WESTERWELLE: Wir haben von Anfang an um die Zweitstimme geworben, weil wir mit einer gegenseitigen Koalitionsaussage von Union und FDP in die Bundestagswahlen gehen. Wir wollen Rot-Grün ablösen. Aber wir wollen natürlich auch innerhalb einer schwarz-gelben Koalition, daß die FDP und damit liberale Politik gestärkt wird gegenüber manchem, der doch noch zu konservativ denkt.

Frage: Die Menschen bewegen die schrecklichen und dramatischen Bilder aus dem Katastrophengebiet in den USA. Brauchen die USA jetzt unsere Solidarität und müssen wir da nicht noch mehr tun?

WESTERWELLE: Uneingeschränkt ja. Deswegen werden wir auch die Hilfsaurufe für die betroffenen Menschen in den Katastrophengebieten unterstützen. So wie uns geholfen wurde von den Amerikanern, so werden wir jetzt nicht unser Herz verschließen.

Frage: Also ist jetzt nicht die Zeit, über mangelnden Klimaschutz oder ähnliches zu diskutieren.

WESTERWELLE: Das muß man später nachholen. Jetzt steht die Hilfe im Vordergrund. Wenn Herr Trittin ein peinliches parteipolitisches Süppchen auf den schweren Schicksalen der betroffenen Menschen kocht, dann disqualifiziert ihn das.

Frage: Gibt es in Sachen EU-Beitritt der Türkei Dissens mit der Union?

WESTERWELLE: Für die FDP ist klar: Es ist dringend notwendig, daß die Türkei alle europäischen Mitgliedstaaten anerkennt, bevor es die Aufnahme von Mitgliedsverhandlungen gibt. Man kann nicht EU-Mitglied werden wollen, ohne alle EU-Staaten anzuerkennen.

Frage: Innere Sicherheit: Die CDU-Kanzlerkandidatin hat sich in Gera für eine Ausweitung der Videoüberwachung ausgesprochen.

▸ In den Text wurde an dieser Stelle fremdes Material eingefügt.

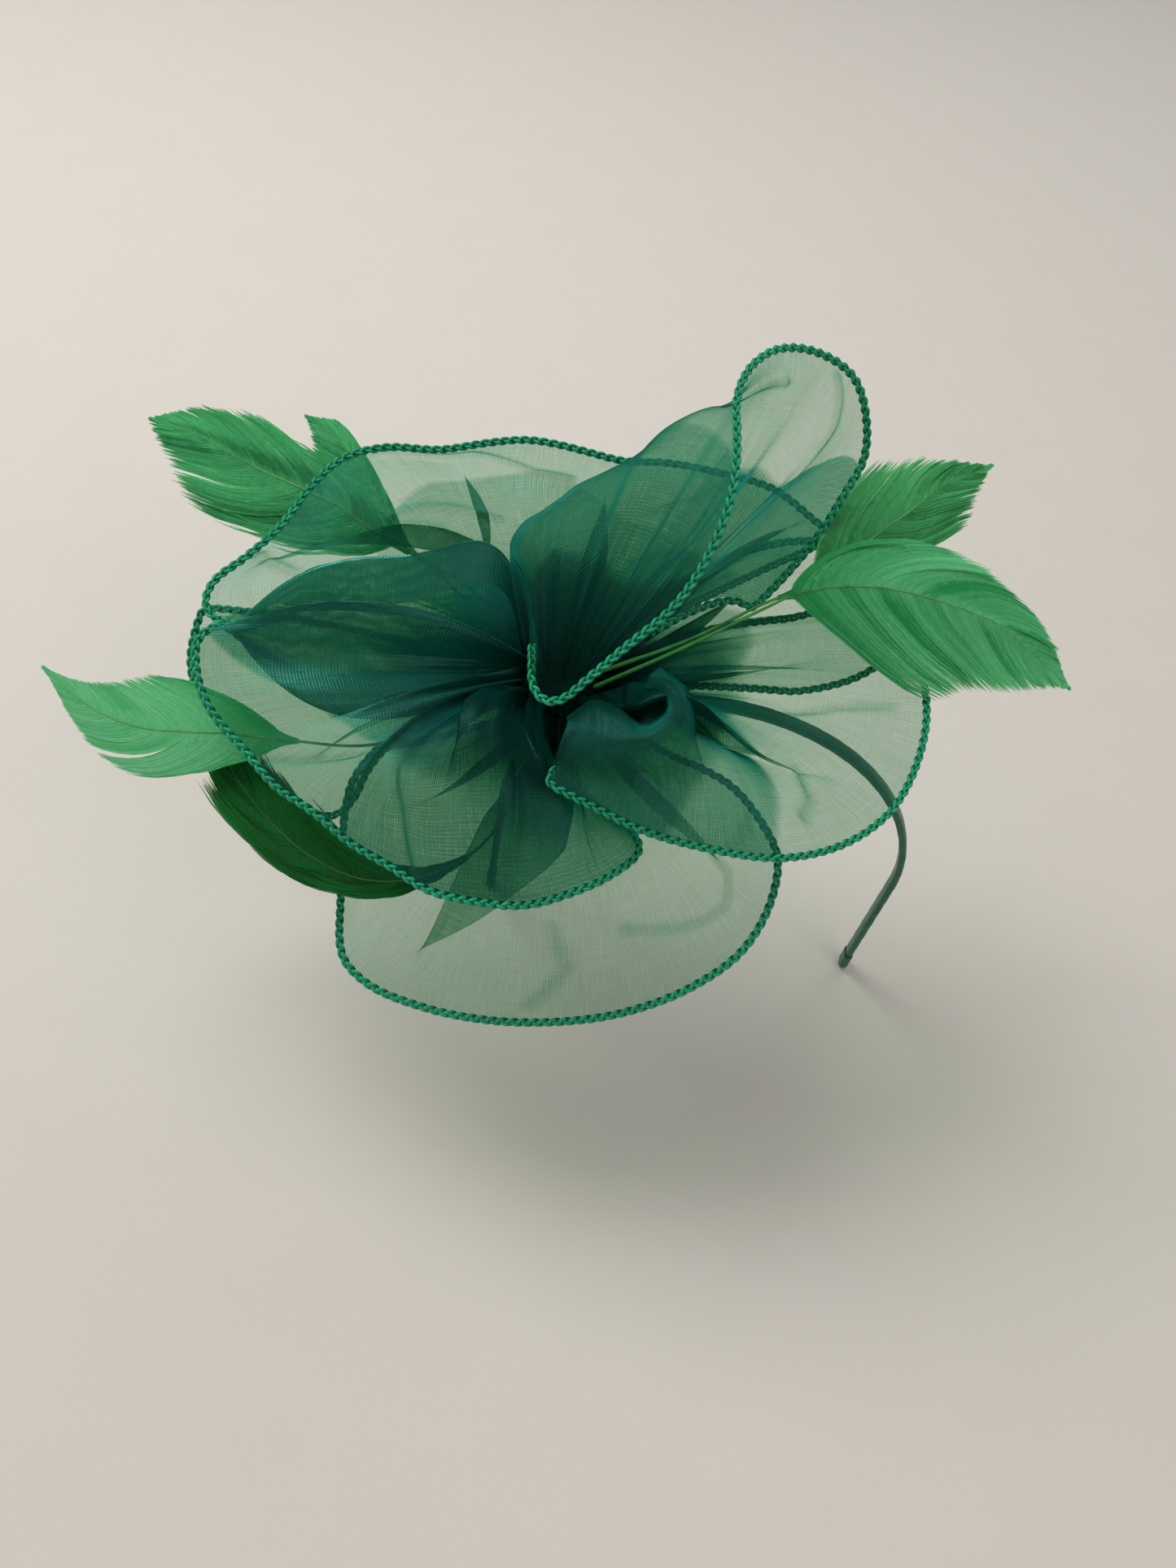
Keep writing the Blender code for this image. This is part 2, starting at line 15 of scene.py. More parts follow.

WESTERWELLE: An neuralgischen Punkten muß es auch Video-Überwachung geben. Aber ich möchte nicht, daß man einen dreistündigen Spaziergang durch Gera anschließend anhand einer möglichen Videoüberwachung minutiös dokumentieren kann. Das Entscheidende ist das richtige Verhältnis von Bürgerfreiheit und Bürgersicherheit.

Frage: Welchen Eindruck haben Sie von diesem Kurzwahlkampf? Ist es anders als vor drei Jahren?

WESTERWELLE: Ja, es ist konzentrierter und argumentativer, weil es Neuwahlen nach dem Scheitern einer Bundesregierung sind. Die Menschen interessieren sich sehr stark für die politischen Argumente und Konzepte.

Frage: Am Sonntag gibt es das TV-Duell zwischen Schröder und Merkel. Die Mehrheit glaubt im Vorfeld, daß Schröder besser wegkommen wird. Macht Sie das als potenzieller Koalitionspartner von Frau Merkel besorgt?

WESTERWELLE: Ich rechne damit, daß Gerhard Schröder besser strahlen wird. Aber Angela Merkel wird besser argumentieren. Und auf Letzteres kommt es an.